╭──
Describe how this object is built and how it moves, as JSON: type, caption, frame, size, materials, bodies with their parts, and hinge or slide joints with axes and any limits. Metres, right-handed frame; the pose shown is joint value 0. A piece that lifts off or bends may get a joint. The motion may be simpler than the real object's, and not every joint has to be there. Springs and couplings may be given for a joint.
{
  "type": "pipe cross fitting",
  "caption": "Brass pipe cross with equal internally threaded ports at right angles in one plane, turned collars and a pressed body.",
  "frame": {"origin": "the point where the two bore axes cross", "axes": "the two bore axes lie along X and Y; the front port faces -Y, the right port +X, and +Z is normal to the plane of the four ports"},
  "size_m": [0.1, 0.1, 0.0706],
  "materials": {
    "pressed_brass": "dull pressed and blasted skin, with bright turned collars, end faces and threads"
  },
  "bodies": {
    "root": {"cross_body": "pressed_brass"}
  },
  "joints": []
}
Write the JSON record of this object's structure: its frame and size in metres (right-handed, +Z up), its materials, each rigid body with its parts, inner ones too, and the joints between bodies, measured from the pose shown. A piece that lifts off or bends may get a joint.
╰──
╭──
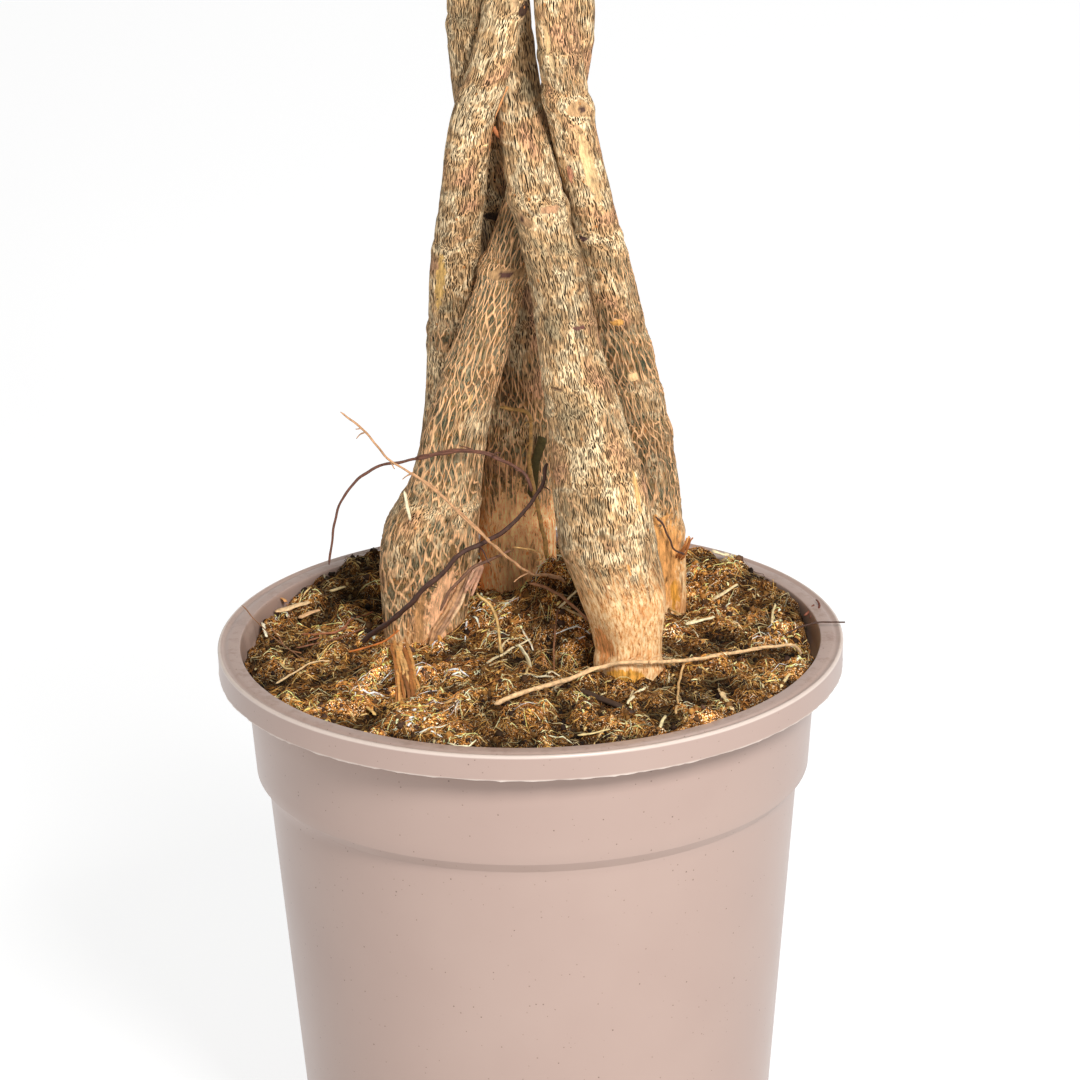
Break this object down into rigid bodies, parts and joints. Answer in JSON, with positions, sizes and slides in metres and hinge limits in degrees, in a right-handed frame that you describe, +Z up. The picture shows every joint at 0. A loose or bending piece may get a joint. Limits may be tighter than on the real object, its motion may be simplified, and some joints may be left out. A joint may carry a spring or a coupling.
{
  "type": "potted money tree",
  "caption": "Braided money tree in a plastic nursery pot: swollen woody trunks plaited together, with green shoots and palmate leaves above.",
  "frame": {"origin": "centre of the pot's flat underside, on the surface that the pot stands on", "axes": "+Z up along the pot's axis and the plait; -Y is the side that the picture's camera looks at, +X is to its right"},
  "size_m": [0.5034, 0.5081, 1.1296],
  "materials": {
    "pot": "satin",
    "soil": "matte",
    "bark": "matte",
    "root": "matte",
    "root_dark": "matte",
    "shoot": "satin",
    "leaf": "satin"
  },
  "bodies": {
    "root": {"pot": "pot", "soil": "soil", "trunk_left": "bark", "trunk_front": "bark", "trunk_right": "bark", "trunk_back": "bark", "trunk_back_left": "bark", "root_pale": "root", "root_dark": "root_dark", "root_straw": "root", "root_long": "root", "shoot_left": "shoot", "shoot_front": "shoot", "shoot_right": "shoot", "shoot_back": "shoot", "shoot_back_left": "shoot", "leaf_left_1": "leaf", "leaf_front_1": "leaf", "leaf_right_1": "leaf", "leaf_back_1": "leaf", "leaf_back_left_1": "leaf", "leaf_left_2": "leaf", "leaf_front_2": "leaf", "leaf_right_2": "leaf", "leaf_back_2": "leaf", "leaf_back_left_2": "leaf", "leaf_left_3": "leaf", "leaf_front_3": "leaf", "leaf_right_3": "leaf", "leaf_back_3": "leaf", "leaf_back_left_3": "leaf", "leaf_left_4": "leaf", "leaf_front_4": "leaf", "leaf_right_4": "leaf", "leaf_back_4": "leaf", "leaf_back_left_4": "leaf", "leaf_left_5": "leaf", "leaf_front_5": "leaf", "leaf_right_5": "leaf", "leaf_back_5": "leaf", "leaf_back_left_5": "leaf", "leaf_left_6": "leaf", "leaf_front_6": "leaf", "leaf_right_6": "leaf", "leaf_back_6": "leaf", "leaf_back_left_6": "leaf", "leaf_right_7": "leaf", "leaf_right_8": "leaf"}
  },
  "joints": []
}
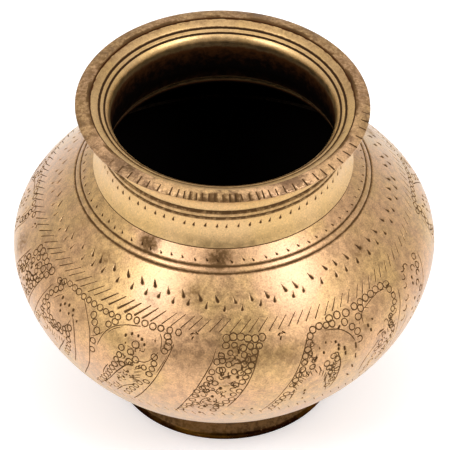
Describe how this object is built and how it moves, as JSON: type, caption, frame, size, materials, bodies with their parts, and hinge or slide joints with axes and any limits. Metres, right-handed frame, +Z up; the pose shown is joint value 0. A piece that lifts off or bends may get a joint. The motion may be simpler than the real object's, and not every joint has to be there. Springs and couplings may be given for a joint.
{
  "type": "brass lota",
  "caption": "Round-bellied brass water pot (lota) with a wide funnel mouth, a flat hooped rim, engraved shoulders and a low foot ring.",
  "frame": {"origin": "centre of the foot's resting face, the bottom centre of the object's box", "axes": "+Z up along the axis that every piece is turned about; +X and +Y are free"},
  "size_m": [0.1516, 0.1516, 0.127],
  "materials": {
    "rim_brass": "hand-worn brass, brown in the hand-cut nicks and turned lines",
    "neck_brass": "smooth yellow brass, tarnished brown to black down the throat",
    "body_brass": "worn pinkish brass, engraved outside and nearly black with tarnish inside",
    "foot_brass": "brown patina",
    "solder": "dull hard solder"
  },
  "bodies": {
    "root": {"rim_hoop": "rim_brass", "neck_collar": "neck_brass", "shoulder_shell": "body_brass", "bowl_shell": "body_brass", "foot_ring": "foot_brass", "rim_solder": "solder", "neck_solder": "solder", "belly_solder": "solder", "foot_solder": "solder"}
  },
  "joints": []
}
╰──
╭──
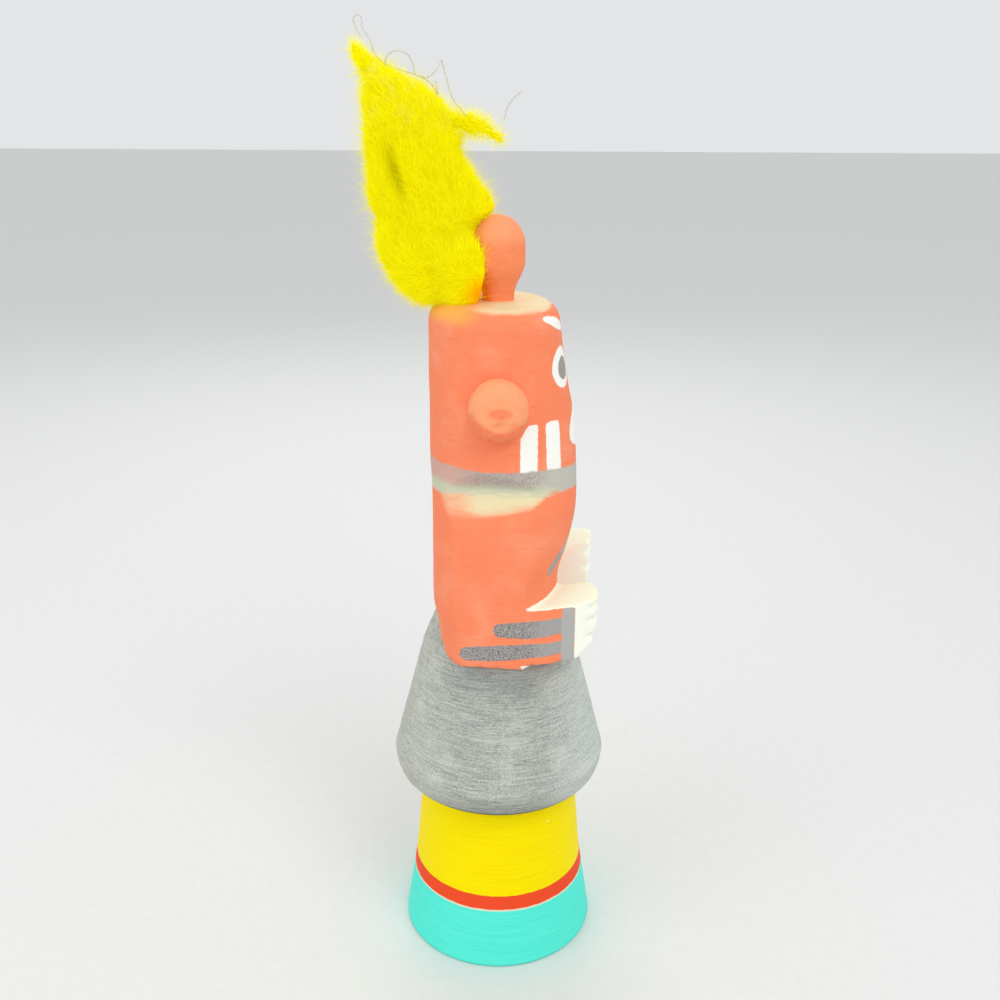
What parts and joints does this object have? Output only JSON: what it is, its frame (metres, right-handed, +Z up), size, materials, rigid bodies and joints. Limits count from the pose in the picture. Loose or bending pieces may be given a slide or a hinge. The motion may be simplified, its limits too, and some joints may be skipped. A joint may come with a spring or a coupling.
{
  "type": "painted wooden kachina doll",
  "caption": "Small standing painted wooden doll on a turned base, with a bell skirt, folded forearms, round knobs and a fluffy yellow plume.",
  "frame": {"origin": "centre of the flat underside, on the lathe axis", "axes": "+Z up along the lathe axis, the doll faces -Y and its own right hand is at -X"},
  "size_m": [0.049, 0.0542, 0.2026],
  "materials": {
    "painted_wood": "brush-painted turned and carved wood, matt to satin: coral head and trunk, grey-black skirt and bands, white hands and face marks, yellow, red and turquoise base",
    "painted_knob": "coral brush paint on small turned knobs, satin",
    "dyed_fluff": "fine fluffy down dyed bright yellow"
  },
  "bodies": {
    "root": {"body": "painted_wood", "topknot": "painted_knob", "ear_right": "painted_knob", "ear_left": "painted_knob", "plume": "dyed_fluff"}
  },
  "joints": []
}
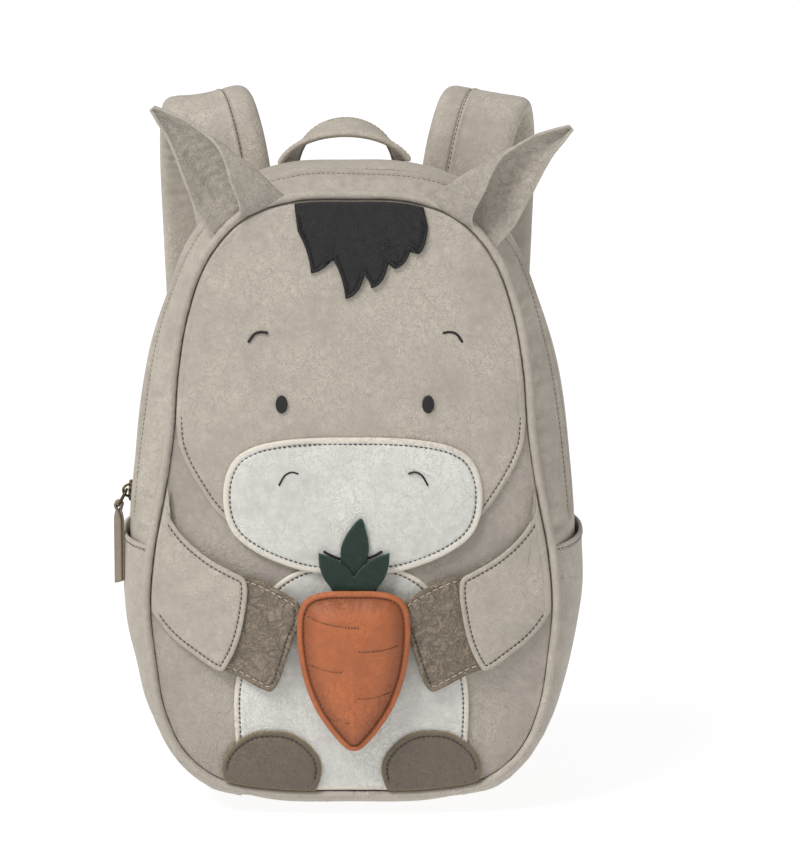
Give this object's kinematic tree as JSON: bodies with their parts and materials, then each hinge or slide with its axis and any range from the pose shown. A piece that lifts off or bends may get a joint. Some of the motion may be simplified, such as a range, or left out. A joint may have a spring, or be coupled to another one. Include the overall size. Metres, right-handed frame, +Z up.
╰──
Written task>
Say how many lines in the entries contain the string "each", and say nothing else.

Reply to the task>
2